** Records **
▬▬▬▬▬▬

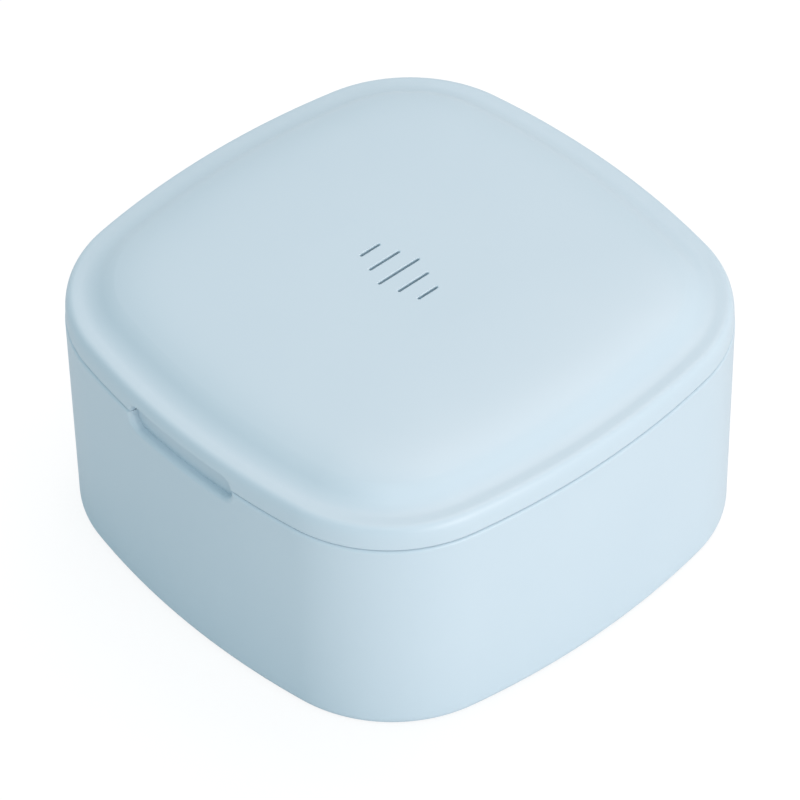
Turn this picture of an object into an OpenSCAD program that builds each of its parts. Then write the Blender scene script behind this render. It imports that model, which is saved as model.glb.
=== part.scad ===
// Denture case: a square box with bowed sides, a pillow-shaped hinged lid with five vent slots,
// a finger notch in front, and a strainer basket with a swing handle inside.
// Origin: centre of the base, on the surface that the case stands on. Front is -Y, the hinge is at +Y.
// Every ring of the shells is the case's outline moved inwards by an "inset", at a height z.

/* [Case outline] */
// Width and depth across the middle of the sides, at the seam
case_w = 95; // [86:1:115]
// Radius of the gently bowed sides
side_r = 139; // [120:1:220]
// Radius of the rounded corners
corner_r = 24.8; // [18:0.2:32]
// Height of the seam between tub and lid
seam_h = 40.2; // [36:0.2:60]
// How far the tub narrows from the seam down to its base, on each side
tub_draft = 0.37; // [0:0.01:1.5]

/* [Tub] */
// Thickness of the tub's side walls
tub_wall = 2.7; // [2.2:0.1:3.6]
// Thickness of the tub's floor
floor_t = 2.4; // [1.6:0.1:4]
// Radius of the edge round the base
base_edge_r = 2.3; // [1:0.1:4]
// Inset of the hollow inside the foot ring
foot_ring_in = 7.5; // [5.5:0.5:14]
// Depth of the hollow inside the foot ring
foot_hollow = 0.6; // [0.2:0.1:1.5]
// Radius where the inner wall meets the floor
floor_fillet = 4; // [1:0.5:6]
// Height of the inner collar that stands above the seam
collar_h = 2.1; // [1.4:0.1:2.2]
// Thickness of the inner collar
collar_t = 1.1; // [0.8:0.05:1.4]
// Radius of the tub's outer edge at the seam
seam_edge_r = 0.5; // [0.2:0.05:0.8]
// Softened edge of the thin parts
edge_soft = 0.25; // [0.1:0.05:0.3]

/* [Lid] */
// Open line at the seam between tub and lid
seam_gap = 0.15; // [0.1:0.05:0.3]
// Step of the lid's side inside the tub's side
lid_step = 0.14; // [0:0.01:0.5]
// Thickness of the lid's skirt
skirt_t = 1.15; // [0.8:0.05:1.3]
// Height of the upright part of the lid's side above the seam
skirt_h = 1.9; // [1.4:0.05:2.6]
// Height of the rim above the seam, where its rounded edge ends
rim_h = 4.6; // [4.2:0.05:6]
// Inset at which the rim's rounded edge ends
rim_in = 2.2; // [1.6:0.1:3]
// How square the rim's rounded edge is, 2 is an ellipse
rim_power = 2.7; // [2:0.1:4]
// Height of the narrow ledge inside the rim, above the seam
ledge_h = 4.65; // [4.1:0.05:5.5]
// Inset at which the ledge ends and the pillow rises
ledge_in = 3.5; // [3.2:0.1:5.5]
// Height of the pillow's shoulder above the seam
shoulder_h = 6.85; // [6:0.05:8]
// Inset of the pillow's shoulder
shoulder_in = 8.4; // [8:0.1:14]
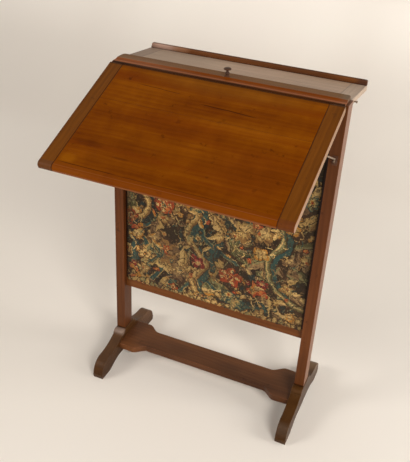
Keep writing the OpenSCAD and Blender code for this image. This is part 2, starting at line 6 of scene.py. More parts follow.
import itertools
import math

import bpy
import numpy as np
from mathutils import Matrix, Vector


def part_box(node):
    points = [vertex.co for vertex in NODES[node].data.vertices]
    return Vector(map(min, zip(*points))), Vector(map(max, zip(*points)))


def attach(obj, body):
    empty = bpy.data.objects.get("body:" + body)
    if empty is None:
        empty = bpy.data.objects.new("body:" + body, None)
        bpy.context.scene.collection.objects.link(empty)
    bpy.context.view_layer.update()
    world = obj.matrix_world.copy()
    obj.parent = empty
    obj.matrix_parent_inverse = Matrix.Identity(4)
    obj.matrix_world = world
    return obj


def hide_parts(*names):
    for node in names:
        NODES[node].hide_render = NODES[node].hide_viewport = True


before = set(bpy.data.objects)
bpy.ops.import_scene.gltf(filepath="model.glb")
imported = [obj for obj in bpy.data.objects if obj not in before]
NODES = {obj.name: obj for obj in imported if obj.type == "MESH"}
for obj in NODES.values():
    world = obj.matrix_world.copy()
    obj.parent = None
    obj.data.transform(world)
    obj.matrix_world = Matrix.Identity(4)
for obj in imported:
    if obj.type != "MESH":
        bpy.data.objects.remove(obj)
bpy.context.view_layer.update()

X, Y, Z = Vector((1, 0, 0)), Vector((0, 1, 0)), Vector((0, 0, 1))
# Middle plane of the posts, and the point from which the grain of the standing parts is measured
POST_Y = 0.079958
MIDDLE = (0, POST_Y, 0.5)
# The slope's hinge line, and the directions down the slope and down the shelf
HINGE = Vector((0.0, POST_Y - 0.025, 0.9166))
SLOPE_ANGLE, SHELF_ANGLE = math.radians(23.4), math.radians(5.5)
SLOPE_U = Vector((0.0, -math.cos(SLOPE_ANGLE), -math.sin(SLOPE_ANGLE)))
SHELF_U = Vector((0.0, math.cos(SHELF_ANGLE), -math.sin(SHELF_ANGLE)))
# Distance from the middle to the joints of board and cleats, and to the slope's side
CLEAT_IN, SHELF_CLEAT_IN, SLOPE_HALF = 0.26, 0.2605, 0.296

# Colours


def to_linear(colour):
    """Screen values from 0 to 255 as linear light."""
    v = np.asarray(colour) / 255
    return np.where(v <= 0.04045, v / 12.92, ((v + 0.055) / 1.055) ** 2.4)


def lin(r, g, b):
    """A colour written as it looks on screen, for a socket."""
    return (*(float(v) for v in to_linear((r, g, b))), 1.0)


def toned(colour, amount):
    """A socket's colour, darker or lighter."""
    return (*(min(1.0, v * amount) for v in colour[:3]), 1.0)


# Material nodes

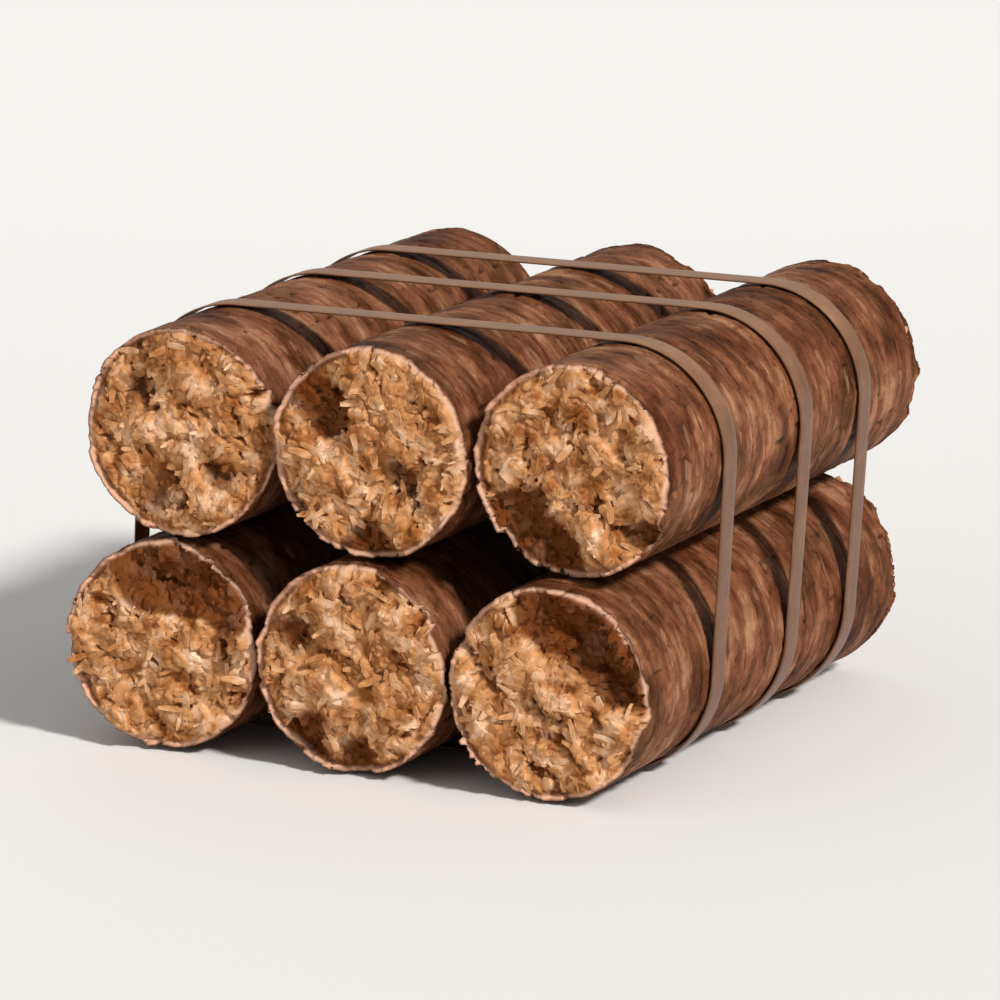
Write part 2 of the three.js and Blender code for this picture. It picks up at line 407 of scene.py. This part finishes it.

▬▬▬▬▬▬

** Task **
Starting at the first line of the entries above, please extract each line up to and including the line with "edge_soft = 0.25; // [0.1:0.05:0.3]", unchanged, and add nothing.

** Final result **
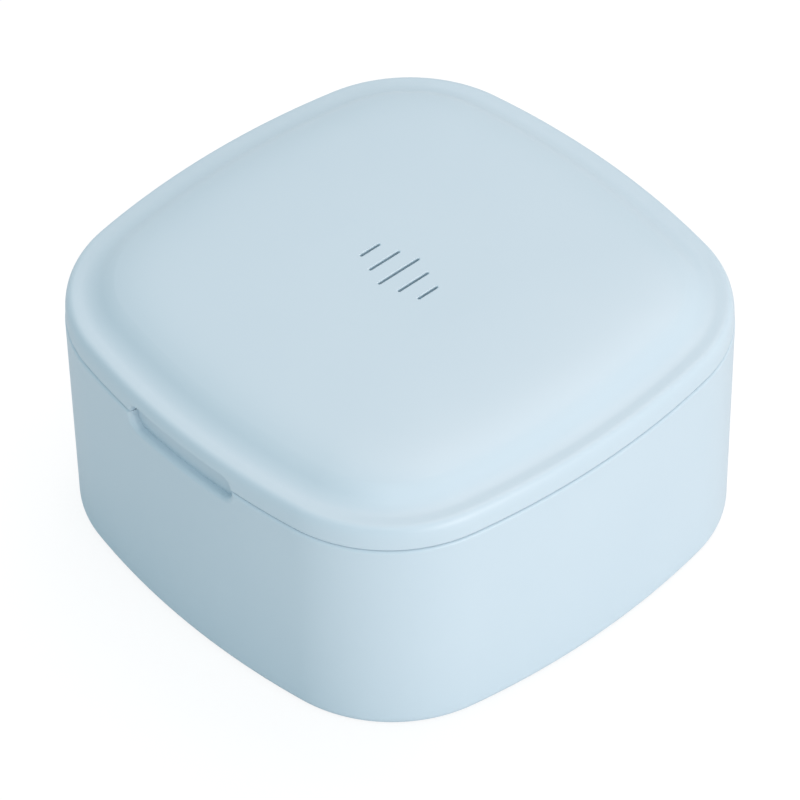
Turn this picture of an object into an OpenSCAD program that builds each of its parts. Then write the Blender scene script behind this render. It imports that model, which is saved as model.glb.
=== part.scad ===
// Denture case: a square box with bowed sides, a pillow-shaped hinged lid with five vent slots,
// a finger notch in front, and a strainer basket with a swing handle inside.
// Origin: centre of the base, on the surface that the case stands on. Front is -Y, the hinge is at +Y.
// Every ring of the shells is the case's outline moved inwards by an "inset", at a height z.

/* [Case outline] */
// Width and depth across the middle of the sides, at the seam
case_w = 95; // [86:1:115]
// Radius of the gently bowed sides
side_r = 139; // [120:1:220]
// Radius of the rounded corners
corner_r = 24.8; // [18:0.2:32]
// Height of the seam between tub and lid
seam_h = 40.2; // [36:0.2:60]
// How far the tub narrows from the seam down to its base, on each side
tub_draft = 0.37; // [0:0.01:1.5]

/* [Tub] */
// Thickness of the tub's side walls
tub_wall = 2.7; // [2.2:0.1:3.6]
// Thickness of the tub's floor
floor_t = 2.4; // [1.6:0.1:4]
// Radius of the edge round the base
base_edge_r = 2.3; // [1:0.1:4]
// Inset of the hollow inside the foot ring
foot_ring_in = 7.5; // [5.5:0.5:14]
// Depth of the hollow inside the foot ring
foot_hollow = 0.6; // [0.2:0.1:1.5]
// Radius where the inner wall meets the floor
floor_fillet = 4; // [1:0.5:6]
// Height of the inner collar that stands above the seam
collar_h = 2.1; // [1.4:0.1:2.2]
// Thickness of the inner collar
collar_t = 1.1; // [0.8:0.05:1.4]
// Radius of the tub's outer edge at the seam
seam_edge_r = 0.5; // [0.2:0.05:0.8]
// Softened edge of the thin parts
edge_soft = 0.25; // [0.1:0.05:0.3]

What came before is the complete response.